# Islamoradas pocket?



## Brett

The reason you aren't getting an answer is simple.
Those that know won't tell, as there's already too many folks trying to fish there.
And if someone did tell you where it is, it wouldn't do you any good anyhow.
On any half decent day, there's a pre-dawn race to be the first one there.

That being said, just look for the spot with a waiting line and take a number.  :-X


----------



## shuskins

Yeah. I got GPS coords today from the staff at World Wide Sportsman. Pretty easy actually. Went on Google earth and it looks right. Just need the propper ettiqette and rules for that area now. Look forward to it.


----------



## Recidivists

http://www.hookandbullet.com/fishing-buchanan-bank-islamorada-fl/


----------



## Net 30

> Yeah. I got GPS coords today from the staff at World Wide Sportsman.

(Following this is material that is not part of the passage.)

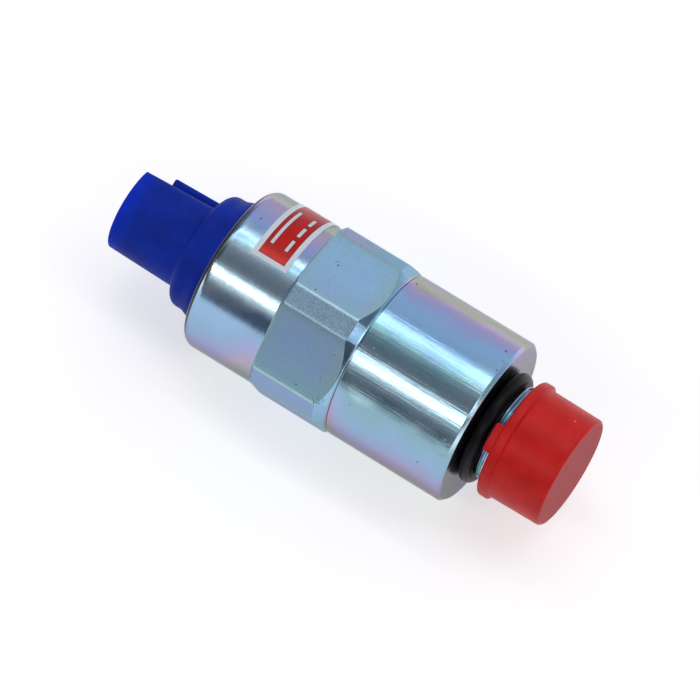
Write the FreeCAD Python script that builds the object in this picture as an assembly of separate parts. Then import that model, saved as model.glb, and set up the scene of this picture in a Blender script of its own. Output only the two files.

Pretty easy actually. Went on Google earth and it looks right. Just need the propper ettiqette and rules for that area now. Look forward to it.


During Tarpon season, you have to get there before dawn to get first in line.  Finding the pocket in low light is next to impossible for a rookie.  If you're off the mark, don't get upset if a guide poles in and and stakes out 30' away from you on the right spot and blocks you from casting.  

Not a good place for learning the ropes during the season......


----------



## Capt. Eli Whidden

> http://www.hookandbullet.com/fishing-buchanan-bank-islamorada-fl/


I didn't know pink salmon, brown trout and northern pike could be caught this far south. That's pretty funny.


----------